Exercise description: Pull out of the data below the stretch of lines bounded by the one containing "world = obj.matrix_world.copy()" and the one containing "room_light = (0.62, 0.62, 0.63, 1.0)", both bounds included, unchanged.

Information provided:
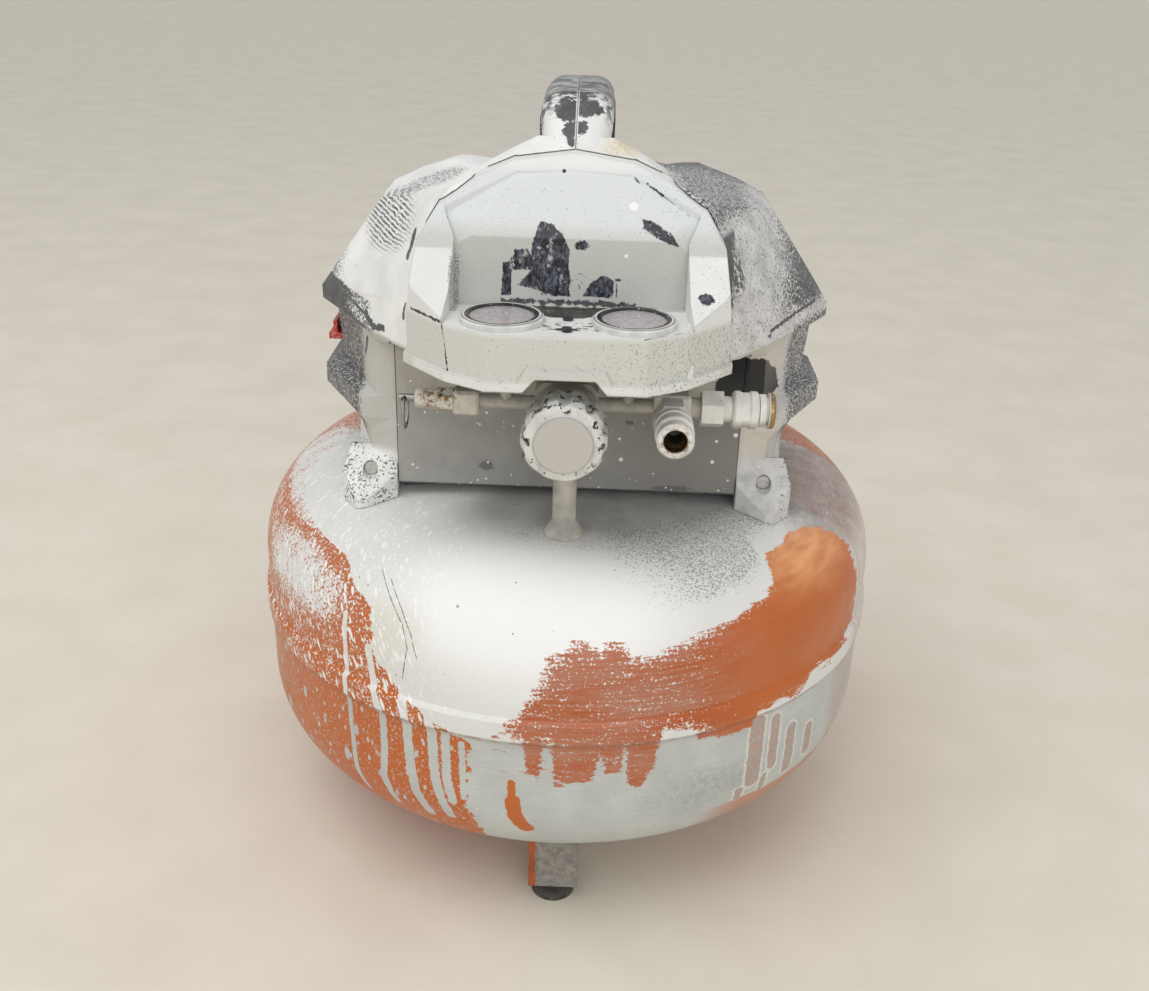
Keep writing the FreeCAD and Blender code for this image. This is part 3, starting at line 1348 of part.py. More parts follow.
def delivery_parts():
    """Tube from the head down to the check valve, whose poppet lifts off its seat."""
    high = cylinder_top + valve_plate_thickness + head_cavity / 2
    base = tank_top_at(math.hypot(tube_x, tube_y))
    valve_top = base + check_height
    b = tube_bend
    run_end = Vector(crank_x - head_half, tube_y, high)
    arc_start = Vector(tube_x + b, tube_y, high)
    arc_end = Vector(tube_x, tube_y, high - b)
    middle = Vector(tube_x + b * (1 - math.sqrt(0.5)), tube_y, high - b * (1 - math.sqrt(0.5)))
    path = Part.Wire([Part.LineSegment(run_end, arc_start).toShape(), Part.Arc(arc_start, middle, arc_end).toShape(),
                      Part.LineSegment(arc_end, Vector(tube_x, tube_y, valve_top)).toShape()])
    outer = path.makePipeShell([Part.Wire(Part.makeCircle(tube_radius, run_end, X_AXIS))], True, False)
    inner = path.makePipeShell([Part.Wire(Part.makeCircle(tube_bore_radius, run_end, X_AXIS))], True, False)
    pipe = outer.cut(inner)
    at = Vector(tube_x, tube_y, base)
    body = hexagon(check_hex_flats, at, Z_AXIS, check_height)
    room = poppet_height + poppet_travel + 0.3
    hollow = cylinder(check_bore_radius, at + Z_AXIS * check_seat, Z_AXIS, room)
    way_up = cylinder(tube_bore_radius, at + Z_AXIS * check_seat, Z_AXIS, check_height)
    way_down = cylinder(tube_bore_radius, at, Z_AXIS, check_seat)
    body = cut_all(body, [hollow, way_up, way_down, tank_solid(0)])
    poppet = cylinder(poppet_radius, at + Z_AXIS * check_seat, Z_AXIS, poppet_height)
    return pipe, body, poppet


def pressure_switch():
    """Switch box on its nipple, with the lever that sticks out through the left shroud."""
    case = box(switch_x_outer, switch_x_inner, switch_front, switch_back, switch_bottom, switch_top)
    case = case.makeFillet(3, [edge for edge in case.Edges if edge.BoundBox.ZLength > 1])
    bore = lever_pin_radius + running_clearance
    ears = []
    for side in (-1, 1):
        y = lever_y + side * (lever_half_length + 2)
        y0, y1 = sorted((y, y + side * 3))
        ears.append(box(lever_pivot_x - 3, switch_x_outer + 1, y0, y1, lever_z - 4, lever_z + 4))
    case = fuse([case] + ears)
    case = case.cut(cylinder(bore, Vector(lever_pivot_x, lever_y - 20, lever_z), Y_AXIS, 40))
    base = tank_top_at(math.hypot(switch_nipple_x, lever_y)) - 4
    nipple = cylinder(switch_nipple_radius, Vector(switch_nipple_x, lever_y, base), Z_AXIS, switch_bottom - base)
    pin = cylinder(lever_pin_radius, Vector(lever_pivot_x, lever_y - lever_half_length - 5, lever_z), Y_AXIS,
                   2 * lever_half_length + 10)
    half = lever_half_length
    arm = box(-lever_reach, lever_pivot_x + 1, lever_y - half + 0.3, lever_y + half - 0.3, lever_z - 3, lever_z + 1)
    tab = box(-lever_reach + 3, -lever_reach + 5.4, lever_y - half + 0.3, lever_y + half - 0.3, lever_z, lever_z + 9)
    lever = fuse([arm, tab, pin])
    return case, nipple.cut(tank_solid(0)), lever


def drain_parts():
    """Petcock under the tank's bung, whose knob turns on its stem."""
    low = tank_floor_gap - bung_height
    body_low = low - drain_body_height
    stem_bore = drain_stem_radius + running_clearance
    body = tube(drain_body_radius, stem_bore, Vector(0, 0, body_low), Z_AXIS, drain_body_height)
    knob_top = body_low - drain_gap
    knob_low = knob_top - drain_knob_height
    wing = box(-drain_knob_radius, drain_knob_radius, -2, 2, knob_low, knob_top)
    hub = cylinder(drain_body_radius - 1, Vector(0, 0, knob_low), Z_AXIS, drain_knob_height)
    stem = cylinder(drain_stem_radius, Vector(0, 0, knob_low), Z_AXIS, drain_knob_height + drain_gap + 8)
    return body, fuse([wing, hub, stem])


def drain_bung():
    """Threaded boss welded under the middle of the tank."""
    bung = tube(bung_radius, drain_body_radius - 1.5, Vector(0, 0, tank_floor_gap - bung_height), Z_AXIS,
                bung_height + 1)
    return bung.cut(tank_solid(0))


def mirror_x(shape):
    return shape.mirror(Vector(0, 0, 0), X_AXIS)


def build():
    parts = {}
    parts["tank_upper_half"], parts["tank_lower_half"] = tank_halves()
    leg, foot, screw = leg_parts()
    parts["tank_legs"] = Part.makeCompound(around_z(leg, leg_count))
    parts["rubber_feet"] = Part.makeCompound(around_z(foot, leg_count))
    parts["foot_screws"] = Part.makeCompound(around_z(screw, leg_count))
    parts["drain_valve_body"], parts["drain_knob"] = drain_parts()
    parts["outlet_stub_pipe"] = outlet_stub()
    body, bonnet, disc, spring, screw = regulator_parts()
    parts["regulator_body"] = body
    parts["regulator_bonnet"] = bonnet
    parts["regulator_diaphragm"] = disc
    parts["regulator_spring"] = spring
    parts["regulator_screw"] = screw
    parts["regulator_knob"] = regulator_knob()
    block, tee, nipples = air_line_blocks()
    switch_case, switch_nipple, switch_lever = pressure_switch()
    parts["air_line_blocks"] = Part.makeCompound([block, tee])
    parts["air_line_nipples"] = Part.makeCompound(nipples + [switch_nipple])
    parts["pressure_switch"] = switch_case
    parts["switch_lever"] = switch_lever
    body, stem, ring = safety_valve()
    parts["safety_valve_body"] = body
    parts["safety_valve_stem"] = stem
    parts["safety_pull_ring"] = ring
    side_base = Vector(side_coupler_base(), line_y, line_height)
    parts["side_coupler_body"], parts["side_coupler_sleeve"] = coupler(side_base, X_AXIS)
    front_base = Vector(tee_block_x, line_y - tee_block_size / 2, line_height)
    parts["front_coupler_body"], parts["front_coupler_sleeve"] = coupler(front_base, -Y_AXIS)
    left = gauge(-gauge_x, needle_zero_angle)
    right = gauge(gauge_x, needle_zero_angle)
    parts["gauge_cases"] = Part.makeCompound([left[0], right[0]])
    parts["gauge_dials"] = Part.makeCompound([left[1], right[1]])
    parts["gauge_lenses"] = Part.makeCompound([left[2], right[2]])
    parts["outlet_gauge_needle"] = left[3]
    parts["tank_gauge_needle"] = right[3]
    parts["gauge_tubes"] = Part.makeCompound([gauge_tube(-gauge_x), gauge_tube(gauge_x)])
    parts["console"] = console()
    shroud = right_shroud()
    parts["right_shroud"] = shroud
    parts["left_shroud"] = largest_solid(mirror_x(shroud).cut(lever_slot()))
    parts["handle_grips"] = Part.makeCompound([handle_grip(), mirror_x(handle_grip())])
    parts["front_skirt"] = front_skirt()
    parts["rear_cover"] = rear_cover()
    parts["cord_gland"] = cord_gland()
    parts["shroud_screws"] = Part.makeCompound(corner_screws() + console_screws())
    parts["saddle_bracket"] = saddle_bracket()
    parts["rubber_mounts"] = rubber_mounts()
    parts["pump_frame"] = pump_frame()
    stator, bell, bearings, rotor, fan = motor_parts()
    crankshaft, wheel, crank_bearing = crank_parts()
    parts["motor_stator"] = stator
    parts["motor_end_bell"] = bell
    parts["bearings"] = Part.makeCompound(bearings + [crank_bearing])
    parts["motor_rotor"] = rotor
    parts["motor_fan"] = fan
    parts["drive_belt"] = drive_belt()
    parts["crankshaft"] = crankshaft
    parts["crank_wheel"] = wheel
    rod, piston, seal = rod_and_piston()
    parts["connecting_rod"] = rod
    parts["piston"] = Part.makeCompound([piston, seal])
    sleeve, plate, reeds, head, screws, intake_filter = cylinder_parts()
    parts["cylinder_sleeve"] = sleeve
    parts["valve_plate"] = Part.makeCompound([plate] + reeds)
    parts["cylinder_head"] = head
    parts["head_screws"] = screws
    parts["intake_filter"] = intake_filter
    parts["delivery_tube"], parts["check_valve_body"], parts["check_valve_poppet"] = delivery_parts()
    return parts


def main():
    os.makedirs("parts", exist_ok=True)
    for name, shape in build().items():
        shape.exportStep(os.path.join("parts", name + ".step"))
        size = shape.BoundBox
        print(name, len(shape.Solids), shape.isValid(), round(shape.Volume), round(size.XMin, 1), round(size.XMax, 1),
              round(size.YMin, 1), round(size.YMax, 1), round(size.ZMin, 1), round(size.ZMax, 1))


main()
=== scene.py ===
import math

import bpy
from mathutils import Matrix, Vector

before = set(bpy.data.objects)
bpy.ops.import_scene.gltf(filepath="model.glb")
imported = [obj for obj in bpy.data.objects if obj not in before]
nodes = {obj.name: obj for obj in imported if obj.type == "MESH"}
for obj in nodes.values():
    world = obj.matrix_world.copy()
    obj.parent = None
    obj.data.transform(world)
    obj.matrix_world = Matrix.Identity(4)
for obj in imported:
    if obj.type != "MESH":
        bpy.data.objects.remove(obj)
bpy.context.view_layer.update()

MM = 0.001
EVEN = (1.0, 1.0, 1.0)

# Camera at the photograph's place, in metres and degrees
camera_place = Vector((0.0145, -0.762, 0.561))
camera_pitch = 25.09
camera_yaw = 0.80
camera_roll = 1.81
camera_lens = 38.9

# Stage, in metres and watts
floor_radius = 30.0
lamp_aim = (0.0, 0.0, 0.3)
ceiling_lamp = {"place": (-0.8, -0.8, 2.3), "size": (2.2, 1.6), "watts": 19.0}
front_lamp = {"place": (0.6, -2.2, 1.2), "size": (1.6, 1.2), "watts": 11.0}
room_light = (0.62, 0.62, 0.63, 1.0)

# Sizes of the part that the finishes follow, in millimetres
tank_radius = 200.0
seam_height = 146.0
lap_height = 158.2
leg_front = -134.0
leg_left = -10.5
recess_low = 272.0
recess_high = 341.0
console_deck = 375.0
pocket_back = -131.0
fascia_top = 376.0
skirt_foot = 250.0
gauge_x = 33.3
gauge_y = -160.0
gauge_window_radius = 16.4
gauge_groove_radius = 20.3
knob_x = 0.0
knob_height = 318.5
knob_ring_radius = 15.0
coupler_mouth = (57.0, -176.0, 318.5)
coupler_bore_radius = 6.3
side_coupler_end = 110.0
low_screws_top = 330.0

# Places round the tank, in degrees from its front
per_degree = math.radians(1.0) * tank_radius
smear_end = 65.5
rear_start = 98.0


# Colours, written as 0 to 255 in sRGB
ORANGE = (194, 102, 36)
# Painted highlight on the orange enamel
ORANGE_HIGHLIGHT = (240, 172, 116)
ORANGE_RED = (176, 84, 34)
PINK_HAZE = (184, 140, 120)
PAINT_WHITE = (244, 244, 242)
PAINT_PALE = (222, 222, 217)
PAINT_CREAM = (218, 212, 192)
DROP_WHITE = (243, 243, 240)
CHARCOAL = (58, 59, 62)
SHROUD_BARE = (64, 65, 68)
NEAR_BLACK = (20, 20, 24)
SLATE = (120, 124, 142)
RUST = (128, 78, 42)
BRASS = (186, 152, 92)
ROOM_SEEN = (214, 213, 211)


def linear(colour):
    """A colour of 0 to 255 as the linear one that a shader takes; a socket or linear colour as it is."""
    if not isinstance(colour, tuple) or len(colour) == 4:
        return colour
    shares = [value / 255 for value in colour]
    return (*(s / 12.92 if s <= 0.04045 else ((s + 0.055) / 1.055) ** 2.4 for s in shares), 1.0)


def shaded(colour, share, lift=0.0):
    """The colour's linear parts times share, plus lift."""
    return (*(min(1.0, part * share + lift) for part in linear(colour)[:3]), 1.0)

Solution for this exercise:
    world = obj.matrix_world.copy()
    obj.parent = None
    obj.data.transform(world)
    obj.matrix_world = Matrix.Identity(4)
for obj in imported:
    if obj.type != "MESH":
        bpy.data.objects.remove(obj)
bpy.context.view_layer.update()

MM = 0.001
EVEN = (1.0, 1.0, 1.0)

# Camera at the photograph's place, in metres and degrees
camera_place = Vector((0.0145, -0.762, 0.561))
camera_pitch = 25.09
camera_yaw = 0.80
camera_roll = 1.81
camera_lens = 38.9

# Stage, in metres and watts
floor_radius = 30.0
lamp_aim = (0.0, 0.0, 0.3)
ceiling_lamp = {"place": (-0.8, -0.8, 2.3), "size": (2.2, 1.6), "watts": 19.0}
front_lamp = {"place": (0.6, -2.2, 1.2), "size": (1.6, 1.2), "watts": 11.0}
room_light = (0.62, 0.62, 0.63, 1.0)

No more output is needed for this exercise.